On another occasion I was playing with Snake (Pig's older cousin). We were sitting on the couch pretending it was a car. Before we went for a drive we would buckle-up. This was a process that took a few minutes because we had about thirteen "seatbelts" each. Snake would place one of the cushions on her lap and we'd "drive" off. Sometimes she would say, now you drive, and pass me the wheel which just meant that she would no longer hold her hands as if holding on to a steering wheel and I would start holding my hands in such a manner. Each time we went for a drive we'd buckle-up and Snake would place the cushion on her lap. Finally I asked what it was, meaning, what is it supposed to be, considering our car was a couch and our steering wheel was non-existent I was expecting an answer like "a jet pack". She looked at me as if I just came into town from the mountains to see all the pretty lights and magic picture boxes. "It's a pillow". Luckily for me the word dumb-ass wasn't in her vocabulary at the time.

Happy Birthday Pig, I'm looking forward to the first time you roll your eyes at me thinking, "of all the pseudo-uncles in the world I had to get the dumbest."

Tuesday, April 1, 2008

Biggest Loser Update

We will soon be at the end of the Biggest Loser challenge. April 16th is the official end date, it was supposed to be April 14th but due to an issue with the scales (possible tampering with the load cell) and one of the contestants being disqualified for inhaling helium in an effort to increase his buoyancy the date has been pushed out.

How is it going you ask? Not too bad. At the start of this thing my plan was to walk to and from work (about 35 minutes each way) and eat healthier (cut out sweets, eat more vegetables, no more deep fried Mars bars for breakfast). I've been able to maintain both of those. There have only been two times since January 14th when I did not walk home from work and in both cases it was because I had to transport something heavy (they'll get their photocopier and fax machine back when I'm done with them).
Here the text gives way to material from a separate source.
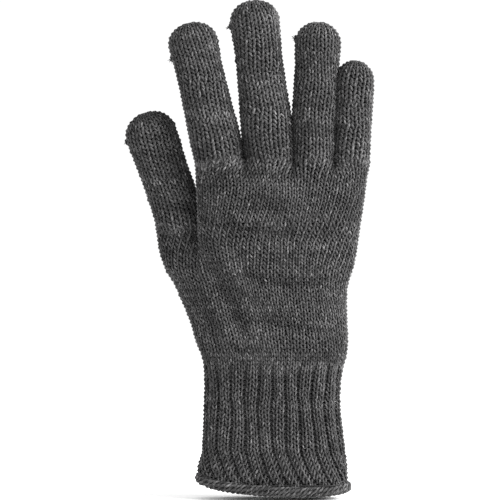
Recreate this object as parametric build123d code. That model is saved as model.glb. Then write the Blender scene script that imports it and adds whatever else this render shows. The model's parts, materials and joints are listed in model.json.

I've brought my lunch to work everyday and only ordered food for dinner once. The weekends are tough but I have made healthier choices when at restaurants. I no longer order my customary glass of corn syrup with my meals. I've also realized that butter is meant as a spread and not as an appetizer.

That's great but, how much have I actually lost? I can't divulge that information at this time for fear of giving my worthy opponents information that would somehow be used against me. I will give you a visual clue though. Please find below two pictures. The top one taken at the start of the contest and the bottom one taken today (just after I finished pulling a truck up hill using a rope tied around my waist).

Jan 14th, 2008
I like wearing blue because it has a slimming effect on me.


April 1st, 2008
Feeling good but I still need to work on those love handles.